Pour connaître les détails des engagements effectivement pris par les différentes entreprises et vérifier la réalité de leur transition, Paul van Boekholt, responsable commercial Europe du Nord pour Hubbard, invite à consulter le European ChickenTrack report (1) publié en avril.
Il rappelle également la pression continue des ONG en Grande-Bretagne et aux États-Unis pour faire progresser le bien-être animal.
L’exception des Pays-Bas
La situation aux Pays-Bas, où a été développé dès 2007 un concept d’élevage de poulet à croissance lente en utilisant les jardins d’hiver, a été présentée. Le label Beter Leven 1* est depuis cette année adopté par tous les distributeurs pour le marché national duquel le poulet conventionnel a disparu, et plus de la moitié des fermes se réfèrent à ce BLK1*.

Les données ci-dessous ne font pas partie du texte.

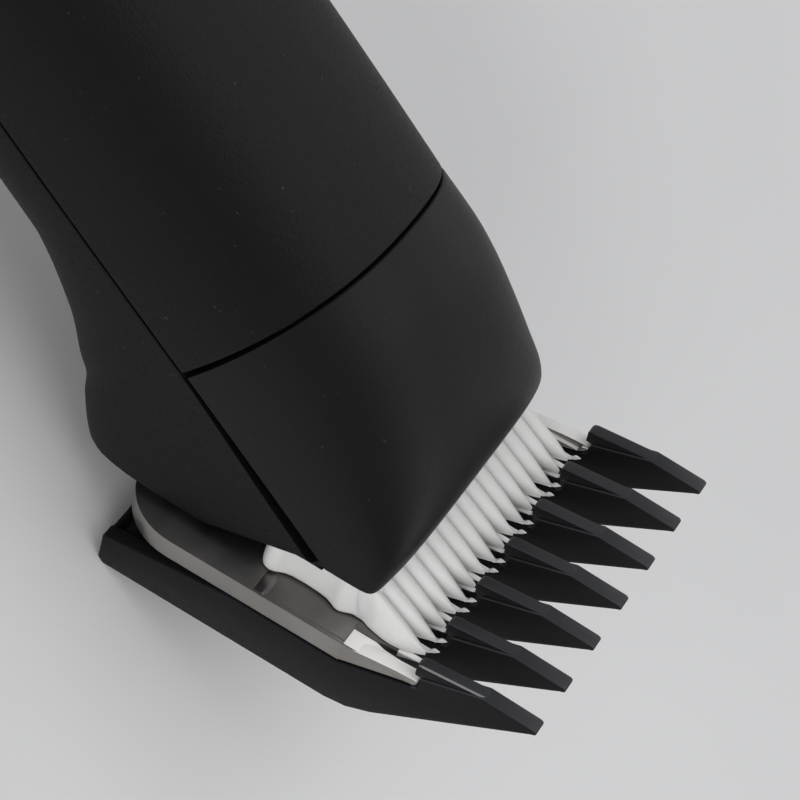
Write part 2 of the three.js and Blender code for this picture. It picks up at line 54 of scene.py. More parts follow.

Ce cahier des charges est plus exigeant que celui de l’ECC avec une densité en élevage de 25 kg/m2 et une durée d’élevage de 56 jours. Dans ces fermes, les coûts de production ont augmenté de 42 % en 2022, a rappelé l’économiste Peter van Horne de l’Université de Wageningen.
Les autres éleveurs pourraient rallier le standard ECC, afin de vendre aux entreprises de restauration, fast-food et exportateurs de viande de poulet vers la France et le Royaume-Uni. Cette transition se soldera notamment par une diminution du nombre de poulets par ferme et par une augmentation des coûts d’élevage de 17 % à 22 % (chiffres en 2021), mais aussi à la phase d’abattage. Cette augmentation serait moindre dans d’autres pays européens, selon les chiffres de l’étude de Wageningen.
Marks & Spencer adopte l’ECC
Vivienne Harris, responsable agriculture pour le distributeur britannique Marks & Spencer, a présenté des études d’opinion réalisées auprès des acheteurs de poulet frais de leur marque. L’une montre qu’ils privilégient à 74 % la qualité de la viande, 67 % son origine britannique et 60 % le bien-être animal. Elle a rappelé que le distributeur, qui avait déjà adopté en 2002 un label « maison » différencié Oakham avec la souche Ross 508, a été le premier à s’engager pour l’ECC en 2019, revendiquant le titre de leader en matière de bien-être animal. Un travail avec les producteurs et des campagnes d’information lui ont permis en septembre 2022 de mettre en vente dans tous les rayons du poulet Oakham Gold produit avec les souches Hubbard JA787 et Hubbard Redbro. Affichant clairement le parti du bien-être animal, Marks & Spencer vend 100 % de ses poulets sous cahier des charges ECC.
Ce lancement s’est accompagné de campagnes de communication avec des éleveurs, mais aussi des chefs mettant en valeur la qualité de la viande. Vivienne Harris a souligné que depuis cette mise en rayon les ventes de ces poulets ECC ont augmenté jusqu’à juin de 24 % en valeur. Les prochains mois montreront si ces résultats encourageants perdurent. Au Royaume-Uni, l’inflation pourrait freiner l’attrait d’une partie des consommateurs pour ces poulets haut de gamme.
Quant à l’éleveur californien David Pitman, très engagé dans la production de viande de qualité avec des souches à croissance plus lente, il ne mésestime pas l’impact d’une hausse de prix de 20 à 25 % de ces produits, difficile à expliquer aux consommateurs américains. « Ils ne sont pas encore prêts à payer davantage, et l’inflation est un problème. » Actuellement, il vend 10 à 15 % de poulets BCC sur les marchés locaux.
Dans l’expectative de la future réglementation européenne
Au Forum Hubbard Premium d’Évian, experts et assistance avaient en tête le cahier des charges ECC élaboré par les ONG, mais aussi le rapport scientifique de l’Efsa sur le bien-être des poulets publié fin février. Celui-ci prévoit notamment une densité maximale en élevage à 11 kg/m2 (3 fois moins que l’ECC), ou de limiter la croissance quotidienne des animaux à 50 g. Il constitue l’une des étapes préparant la révision de la réglementation européenne sur le bien-être animal. Le rapport, qui a soulevé un tollé chez les professionnels craignant une baisse significative de la productivité de l’élevage européen, doit être analysé dans ses conséquences économiques et sociales. La Commission européenne pourrait publier un projet de réglementation à l’automne, pour une adoption courant 2024, par ailleurs année d’élection du Parlement européen.